Margin improves on cost efficiency

Company reported strong EBITDA growth of 104.5% YoY to Rs. 191cr, with margin improving 570bps YoY to 20.0% supported by lower input costs. As % of revenue, the cost of materials dropped 530bps YoY, while Power and fuel costs declined 630bps YoY, and employee costs by 320bps YoY. Resultantly, PAT rose 156.3% YoY to Rs. 127cr despite higher tax outgo (+109.0% YoY) during the quarter.

 

Key concall highlights

* Exports business saw rapid growth, while the domestic market fell 20% during Q4FY21 owing to lockdowns.

* Company expects to pass on the inflation in gas prices (up nearly +20% YoY) to consumers with a time lag of 45 days.

* Company achieved capacity utilization of 98% for the quarter.

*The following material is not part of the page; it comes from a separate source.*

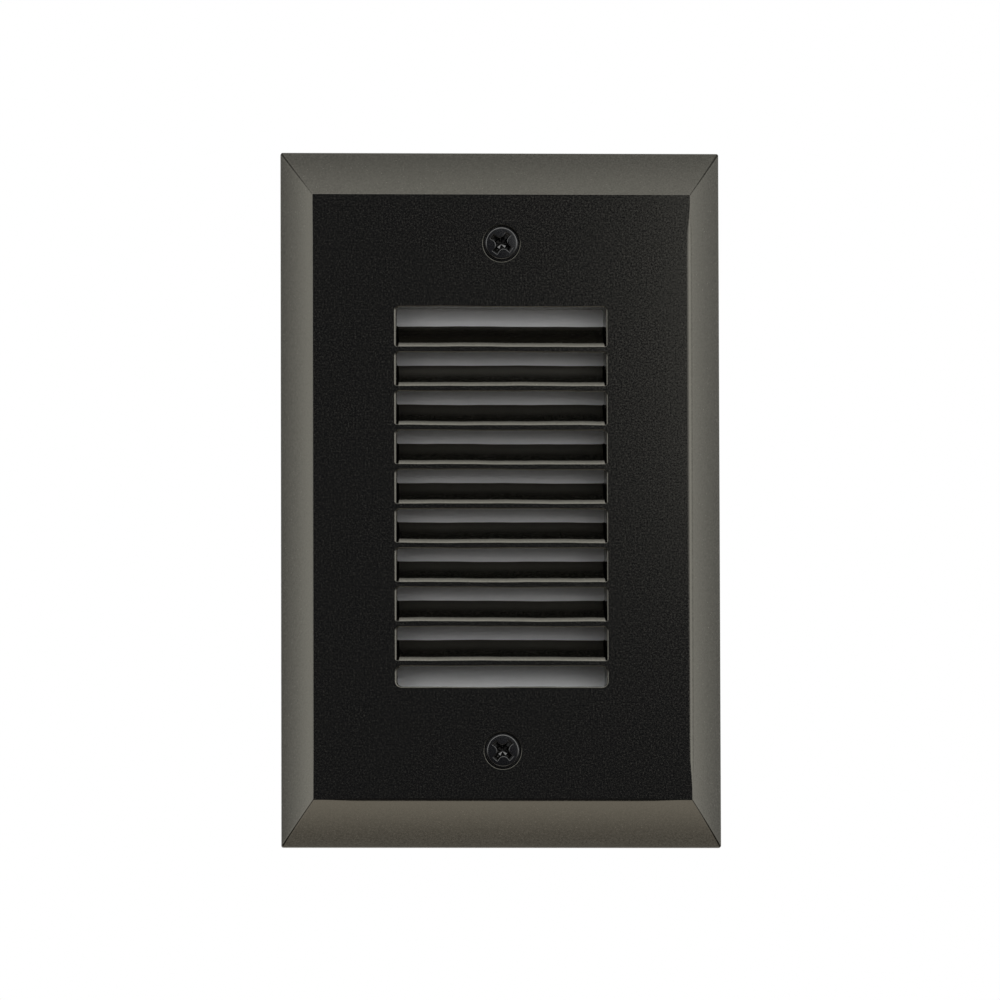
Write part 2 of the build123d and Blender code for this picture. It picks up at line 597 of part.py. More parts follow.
def make_inductor_winding():
    place = inductor_place()
    front = DRIVER_Y - INDUCTOR_HEIGHT + INDUCTOR_FLANGE
    back = DRIVER_Y - INDUCTOR_FLANGE
    winding = disc(INDUCTOR_SHANK + WINDING_DEPTH, front, back, *place)
    return winding - disc(INDUCTOR_SHANK, front, back, *place)


def make_bulk_capacitor():
    """An electrolytic capacitor that lies on the board."""
    place = Pos(DRIVER_COLUMN, DRIVER_Y - CAPACITOR_RADIUS, DRIVER_Z + DRIVER_HEIGHT / 5)
    return place * Cylinder(CAPACITOR_RADIUS, CAPACITOR_LENGTH)


def make_film_capacitor():
    return block(FILM_SIZE, DRIVER_Y - FILM_SIZE[1], DRIVER_COLUMN, DRIVER_Z - DRIVER_HEIGHT / 12)


def make_varistor():
    """A coated disc that stands on edge on its two short legs."""
    place = (-DRIVER_COLUMN, DRIVER_Z - DRIVER_HEIGHT / 14)
    middle = DRIVER_Y - VARISTOR_RADIUS - VARISTOR_LEG
    body = Pos(place[0], middle, place[1]) * Rot(0, 90, 0) * Cylinder(VARISTOR_RADIUS, VARISTOR_THICKNESS)
    leg = (VARISTOR_LEG, VARISTOR_LEG + VARISTOR_RADIUS, VARISTOR_LEG)
    return body + [block(leg, middle, place[0], place[1] + side * VARISTOR_RADIUS / 2) for side in (-1, 1)]


def make_fusible_resistor():
    """An axial resistor lying on the board, its leads bent down to the pads."""
    x, z = 0.0, DRIVER_Z - DRIVER_HEIGHT / 14
    body = Pos(x, DRIVER_Y - RESISTOR_RADIUS, z) * Cylinder(RESISTOR_RADIUS, RESISTOR_LENGTH)
    wire = RESISTOR_LEAD
    lead = (wire, wire, RESISTOR_LENGTH + 2 * RESISTOR_REACH)
    body += block(lead, DRIVER_Y - RESISTOR_RADIUS - wire / 2, x, z)
    leg = (wire, RESISTOR_RADIUS, wire)
    out = (lead[2] - wire) / 2
    return body + [block(leg, DRIVER_Y - RESISTOR_RADIUS, x, z + side * out) for side in (-1, 1)]


def make_chip(size, x, z, legs):
    """A moulded package with a row of flat legs down each side."""
    width, depth, height = size
    body = block(size, DRIVER_Y - depth, x, z)
    pitch = width / legs
    leg = (pitch * LEG_SHARE, LEG_THICKNESS, height + 2 * LEG_REACH)
    row = [x + (i - (legs - 1) / 2) * pitch for i in range(legs)]
    return body + [block(leg, DRIVER_Y - LEG_THICKNESS, leg_x, z) for leg_x in row]


def make_bridge_rectifier():
    return make_chip(BRIDGE_SIZE, 0, DRIVER_Z + DRIVER_HEIGHT * 3 / 8, 2)


def make_driver_ic():
    return make_chip(CHIP_SIZE, 0, DRIVER_Z + DRIVER_HEIGHT / 6, 4)


def make_smd_row(size, x, middle, count):
    """A row of small two-ended parts, one above the other."""
    pitch = size[2] + SMD_GAP
    places = [middle + (i - (count - 1) / 2) * pitch for i in range(count)]
    return [block(size, DRIVER_Y - size[1], x, z) for z in places]


def make_smd_resistors():
    return make_smd_row(SMD_RESISTOR, -DRIVER_COLUMN * 3 / 4, DRIVER_Z - DRIVER_HEIGHT / 3, 4)


def make_smd_capacitors():
    return make_smd_row(SMD_CAPACITOR, DRIVER_COLUMN * 5 / 12, DRIVER_Z + DRIVER_HEIGHT * 3 / 8, 3)


def make_input_terminal_block():
    """Two push-in mouths that face down, towards the cable entry."""
    width, depth, height = TERMINAL_SIZE
    z = DRIVER_Z - DRIVER_HEIGHT * 2 / 7
    body = block(TERMINAL_SIZE, DRIVER_Y - depth, DRIVER_COLUMN, z)
    mouth = (width / 3, depth / 2, height / 2)
    return body - [
        block(mouth, DRIVER_Y - depth * 3 / 4, DRIVER_COLUMN + side * width / 4, z - height / 4)
        for side in (-1, 1)
    ]


# ---------------------------------------------------------------- cable entry and ground
def make_cable_grommet():
    """A rubber bush in the back wall: a neck in the hole and a collar on each side of the wall."""
    place = (0, GROMMET_Z)
    inner, outer = FLOOR_Y - GROMMET_COLLAR_THICKNESS, TUB_DEPTH + GROMMET_COLLAR_THICKNESS
    bush = disc(GROMMET_COLLAR, inner, FLOOR_Y, *place)
    bush += disc(GROMMET_NECK, inner, outer, *place)
    bush += disc(GROMMET_COLLAR, TUB_DEPTH, outer, *place)
    return bush - disc(GROMMET_BORE, inner, outer, *place)


def make_ground_washer():
    ring = Circle(GROUND_WASHER_RADIUS) - Circle(GROUND_SCREW_RADIUS + SCREW_GAP)
    return Pos(GROUND_X, 0, GROMMET_Z) * prism(ring, TUB_DEPTH, TUB_DEPTH + GROUND_WASHER_THICKNESS)


def make_ground_screw():
    head = (GROUND_SCREW_RADIUS, GROUND_HEAD_RADIUS, GROUND_HEAD_HEIGHT)
    seat = TUB_DEPTH + GROUND_WASHER_THICKNESS
    return hex_screw(*head, seat, GROUND_SCREW_LENGTH, GROUND_X, GROMMET_Z, -1)


# ---------------------------------------------------------------- all pieces
PIECES = {
    "faceplate": make_faceplate(),
    "wall_gasket": make_wall_gasket(),
    "face_screw_upper": make_face_screw("upper"),
    "face_screw_lower": make_face_screw("lower"),
    "face_screw_washer_upper": make_face_screw_washer("upper"),
    "face_screw_washer_lower": make_face_screw_washer("lower"),
    "lens_gasket": make_lens_gasket(),
    "lens": make_lens(),
    "housing_seal": make_housing_seal(),
    "rear_housing": make_rear_housing(),
    "housing_screws": make_housing_screws(),
    "reflector": make_reflector(),
    "led_board": make_led_board(),
    "led_packages": make_led_packages(),
    "led_board_screws": make_led_board_screws(),
    "thermal_pad": make_thermal_pad(),
    "heat_sink_plate": make_heat_sink_plate(),
    "insulator_sheet": make_insulator_sheet(),
    "led_lead_positive": make_led_lead(1),
    "led_lead_negative": make_led_lead(-1),
    "driver_board": make_driver_board(),
    "driver_board_screws": make_driver_board_screws(),
    "inductor_core": make_inductor_core(),
    "inductor_winding": make_inductor_winding(),
    "bulk_capacitor": make_bulk_capacitor(),
    "film_capacitor": make_film_capacitor(),
    "varistor": make_varistor(),
    "fusible_resistor": make_fusible_resistor(),
    "bridge_rectifier": make_bridge_rectifier(),
    "driver_ic": make_driver_ic(),
    "smd_resistors": make_smd_resistors(),
    "smd_capacitors": make_smd_capacitors(),
    "input_terminal_block": make_input_terminal_block(),
    "cable_grommet": make_cable_grommet(),
    "ground_washer": make_ground_washer(),
    "ground_screw": make_ground_screw(),
}

os.makedirs("parts", exist_ok=True)
for node, shape in PIECES.items():
    if isinstance(shape, list):
        shape = Compound(children=shape)
    export_step(shape, os.path.join("parts", node + ".step"))
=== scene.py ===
# %% [markdown]
# # A louvred step light, dressed
#
# The light is a recessed one for a wall box. What a visitor sees is one die-cast
# plate with four mitred bevels, ten slots with raked blades in them, a frosted lens
# behind the slots, and two black screws. The solids give every piece its true size
# and place. This lesson gives the visible ones their rounded edges, their threads and
# their finishes, and it works in millimetres until a mesh is made.

# %% Load the solids
import json
import math

import bmesh
import bpy
import numpy as np
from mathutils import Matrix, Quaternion, Vector
from mathutils.geometry import delaunay_2d_cdt


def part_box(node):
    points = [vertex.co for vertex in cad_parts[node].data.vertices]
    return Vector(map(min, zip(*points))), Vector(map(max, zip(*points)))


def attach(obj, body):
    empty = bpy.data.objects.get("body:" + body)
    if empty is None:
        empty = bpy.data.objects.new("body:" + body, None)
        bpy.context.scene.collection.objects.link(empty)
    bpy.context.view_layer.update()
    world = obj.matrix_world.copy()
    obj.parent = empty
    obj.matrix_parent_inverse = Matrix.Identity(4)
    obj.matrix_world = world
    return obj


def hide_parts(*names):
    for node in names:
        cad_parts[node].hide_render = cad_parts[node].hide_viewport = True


MM = 0.001
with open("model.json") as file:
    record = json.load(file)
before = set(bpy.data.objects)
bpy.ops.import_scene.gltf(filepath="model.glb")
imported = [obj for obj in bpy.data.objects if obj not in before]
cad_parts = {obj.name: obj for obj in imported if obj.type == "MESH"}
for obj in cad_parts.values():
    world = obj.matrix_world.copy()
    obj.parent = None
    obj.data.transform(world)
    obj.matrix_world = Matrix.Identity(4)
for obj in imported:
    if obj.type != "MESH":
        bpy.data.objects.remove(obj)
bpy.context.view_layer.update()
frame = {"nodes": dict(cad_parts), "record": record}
nodes = frame["nodes"]


def box_mm(node):
    """The lowest and highest corner of a solid, in millimetres."""
    return [np.array(corner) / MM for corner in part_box(node)]


plate_low, plate_high = box_mm("faceplate")
print("plate", (plate_high - plate_low).round(2), "mm")

# %% [markdown]
# ## The camera
#
# A product picture like this is taken from far away with a long lens, so the plate's
# sides stay parallel. The camera stands a little to the left and a little below the
# plate. The slots prove it: a plain front view would show more of each blade and less
# of the lens above it.

# %% Place the camera
VIEW_AZIMUTH = -2.8         # degrees to the right of the face's own line
VIEW_ELEVATION = -5.3       # and above it
VIEW_DISTANCE = 2.4
VIEW_ROLL = -0.16
FIELD_MM = 163.6            # width of the picture, measured at the flat face
SENSOR_MM = 36.0
FACE_RIGHT_MM = 0.36        # how far the face's middle stands right of the picture's middle
FACE_UP_MM = 0.57           # and above it
NEAR_LIMIT = 0.05           # metres: the camera doesn't draw what is nearer


def direction_of(azimuth, elevation):
    """A unit vector from the face towards something that stands at these two angles, in degrees."""
    around, up = math.radians(azimuth), math.radians(elevation)
    return Vector((math.sin(around) * math.cos(up), -math.cos(around) * math.cos(up), math.sin(up)))


face_middle = Vector((0, plate_low[1] * MM, 0))
towards_camera = direction_of(VIEW_AZIMUTH, VIEW_ELEVATION)
camera = bpy.data.objects.new("camera", bpy.data.cameras.new("camera"))
bpy.context.scene.collection.objects.link(camera)
camera.location = face_middle + towards_camera * VIEW_DISTANCE
aim = (-towards_camera).to_track_quat("-Z", "Y")
camera.rotation_euler = (aim @ Quaternion((0, 0, 1), math.radians(VIEW_ROLL))).to_euler()
camera.data.sensor_width = SENSOR_MM
camera.data.lens = SENSOR_MM * VIEW_DISTANCE / (FIELD_MM * MM)
camera.data.shift_x = -FACE_RIGHT_MM / FIELD_MM
camera.data.shift_y = -FACE_UP_MM / FIELD_MM
camera.data.clip_start = NEAR_LIMIT
bpy.context.scene.camera = camera
bpy.context.scene.view_settings.view_transform = "Standard"
print("lens", round(camera.data.lens), "mm")

# %% [markdown]
# ## Three tools for sheet surfaces
#
# Almost everything on a casting is a profile that runs round a rounded rectangle: the
# bevels, the lip, and the funnel of each slot. So one function softens the corners of a
# profile, one carries profiles round, and one fills what is flat between loops. A sharp
# corner never catches light, and that thin line of light is what makes metal look cast.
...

* Ongoing capex plans are as follows: 1) Gailpur plant – Rs. 60cr by Mar 2022, adding 4.2 msm capacity; 2) Srikalahasti plant – Rs. 110cr by Dec 2021, adding 3.8 msm capacity; and, 3) Jaxx Plant - 80cr capex by Jan 2022, adding 4.4 msm capacity.

 

Valuation

Company stands to benefit from rising traction in export business. Moreover, passing on the cost inflation to its customers should help improve margins. Also, the domestic business is expected to bounce back as economic activity rises. Hence, we remain optimistic on the company’s performance in the medium term, and upgrade our rating to ACCUMULATE with revised target price of Rs. 1,110 based on 36x FY23E adj. EPS.